1. ## help with expressions

values of two of the three expressions cos (x), sin (x), and tan (x), has not been set. Decide these values.

sin(x) = -((2)/(5^0.5)) , 3n/2<x<2n
cos(x)^2 + sin(x)^2 = 1

cos(x) = (1-sin(x)^2)^0.5 = (1-(-2/(5^0.5))^2)^0.5 = (9/5)^0.5

tan(x) = ((-2/(5^0.5))/((9/5)^0.5) = (-10^0.5)/5

When I leave it to my teacher I get error, does anyone know what the problem is?
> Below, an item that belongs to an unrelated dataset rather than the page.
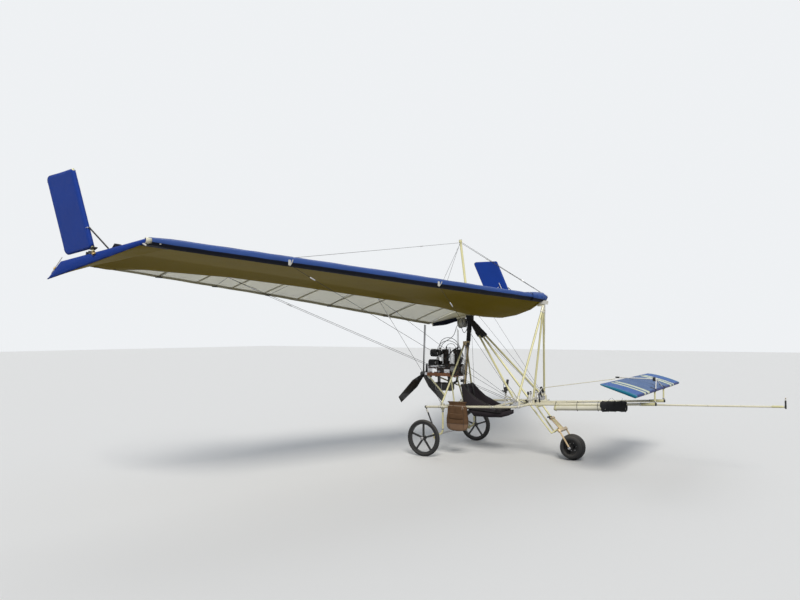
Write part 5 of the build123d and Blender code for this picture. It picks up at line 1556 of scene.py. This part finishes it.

He says that you should show 3n/2<x<2n in sin, cos and tan in any way.

By n I mean pi

2. Hello, paulaa!

Your arithmetic is off . . .

Values of two of the three expressions $\cos\theta,\:\sin\theta,\:\tan\theta$ have not been set.
Decide these values.

. . $\sin\theta \,=\,\text{-}\dfrac{2}{\sqrt{5}},\;\;\frac{3\pi}{2} < x < 2\pi$

$\sin^2\!\theta + \cos^2\!\theta \:=\:1 \quad\Rightarrow\quad \cos\theta \:=\:\pm\sqrt{1-\sin^2\!\theta}$

$\cos\theta \:=\:\pm\sqrt{1 - \left(\text{-}\frac{2}{\sqrt{5}}\right)^2} \:=\:\pm\sqrt{1 - \frac{4}{5}} \:=\:\pm\sqrt{\frac{1}{5}} \;=\;\pm\dfrac{1}{\sqrt{5}}$

Since $\,\theta$ is in Quadrant 4, $\cos\theta$ is positive: . $\boxed{\cos\theta \:=\:\frac{1}{\sqrt{5}}}$

Then: . $\tan\theta \:=\:\dfrac{\sin\theta}{\cos\theta} \:=\:\dfrac{\text{-}\frac{2}{\sqrt{5}}}{\frac{1}{\sqrt{5}}} \quad\Rightarrow\quad \boxed{\tan\theta \:=\:-2}$